Potential Medicaid expansion would extend reach of local healthcare services

The Nebraska State Legislature is continuing to go back-and-forth on the potential expansion of Medicaid, including its feasibility and cost, as outlined in President Barack Obama’s signature healthcare reform – the Affordable Care Act.

Under the Affordable Care Act (ACA), the federal government is slated to pay 100 percent of the costs states take on from a Medicaid expansion through the year 2016. From that point on, the federal government will pay 95 percent is 2017, 94 percent in 2018, 93 percent in 2019 and 90 percent from 2020 on. In other words, the portion of the costs delegated to the states would increase over the next six years.

The figures vary, but a generally agreed upon figure is that the expansion would provide healthcare to approximately 54,000 Nebraskans who currently lack healthcare.

“Actually, it would help us. It would expand the number of people--most of the people that would be covered in that program are not covered now. So it should have a positive effect,” said Ken Hunter, CEO of Kimball Health Services. “For instance we particularly see in young couples that they fall just above the financial standards to receive medicaid. I think what it does is it just raises the bar on the financial qualifications so that would help.”

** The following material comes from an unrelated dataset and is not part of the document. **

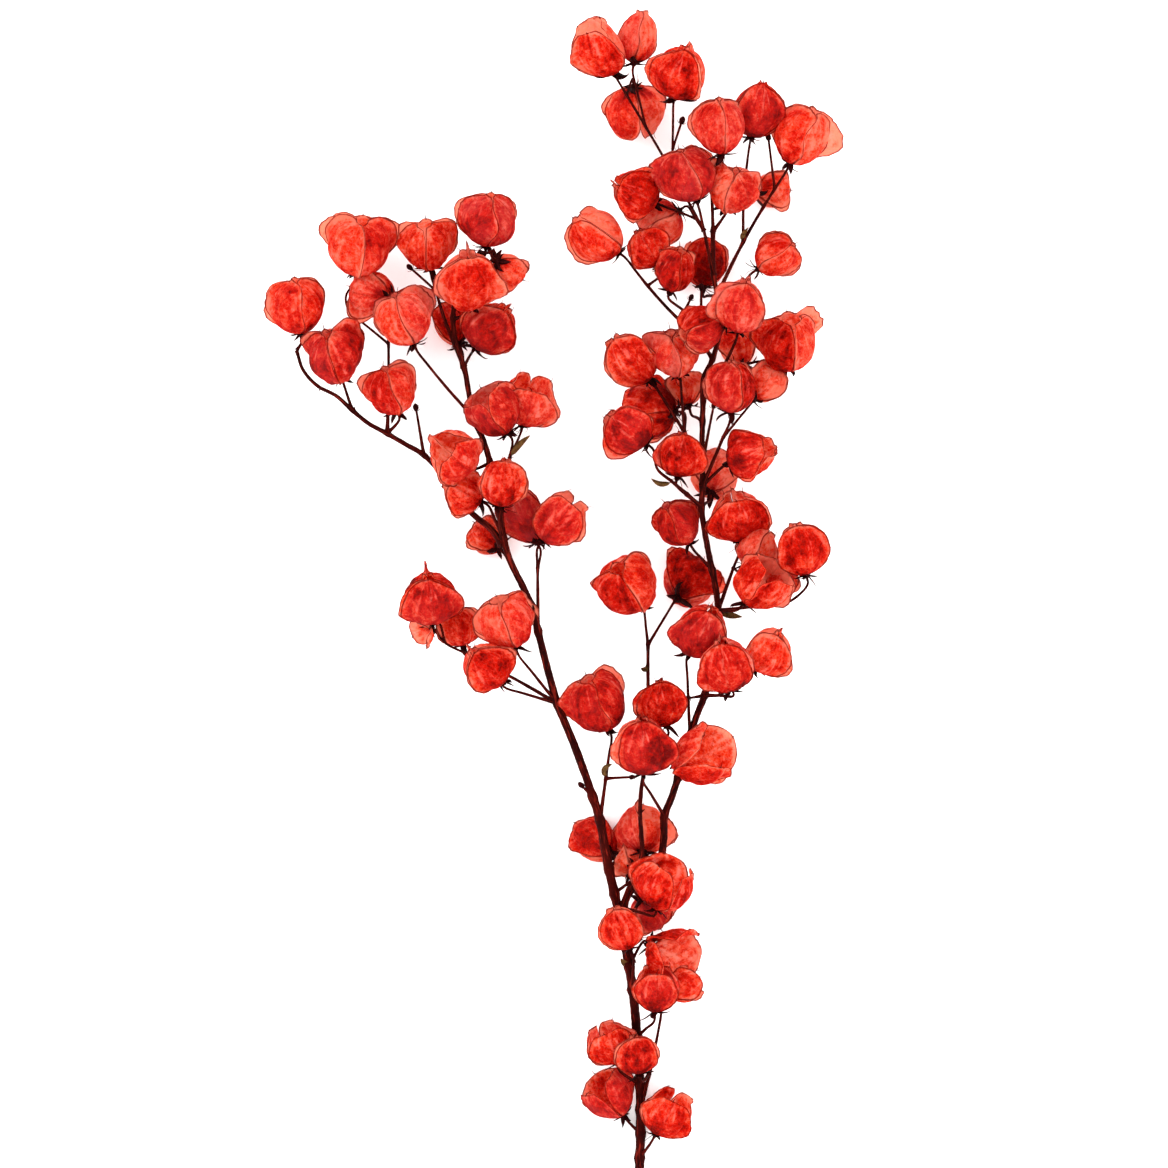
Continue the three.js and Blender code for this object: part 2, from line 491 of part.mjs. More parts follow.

According to an Associated Press story from last week, several conservative Nebraska lawmakers were working to stop progress on the potential expansion to Medicaid. State Senators stalled debate on the expansion last week, and the backers of the legislation were unable to procure the necessary 33 votes to end the debate on the proposal.

The U.S. Supreme Court upheld the expansion last summer, stating that the Medicaid expansion was optional to the states, rather than required as President Obama had previously stated.

According to the UNMC Center for Health Policy, “states that decide not to expand Medicaid eligibility will face a coverage gap or “doughnut hole” of insurance coverage options for the poor and uninsured.”

One of the most vocal supporters of the expansion, Senator Jeremy Nordquist of Omaha, told the Associated Press the Affordable Care Act “provides cost offsets that show Medicaid expansion in Nebraska could be fully paid for through 2020 without making cuts to other budget priorities or raising revenue.”

Nebraska Governor Dave Heineman has maintained his position on the expansion over the course of the last year, since the Supreme Court upheld the Constitutionality of the legislation.

“My position is very clear – Nebraska can’t afford an unfunded Medicaid expansion,” Heineman wrote last summer, according to Reuters. He went on to say that the expansion would cost the state hundreds of millions of dollars that would have to come from other critical areas in the state budget, such as education.

In the same July 11, 2012 report from Reuters, Nordquist claimed the governor was unwilling to have “a serious bipartisan policy discussion” with a group that included “pretty much every stakeholder in Nebraska.”

In a news conference on April 15, Heineman again stated his opposition to the expansion, citing reasons of financial feasibility as time goes on. He also said that adding a sunset date to the bill, which would allow the legislation to expire after a certain date, would fail to control costs, because they are often removed after the fact.

“It would help this area. It’s something that we need. I think another reason that maybe some people are against it is that they don’t know how it will play out with the overall Obamacare,” said Hunter.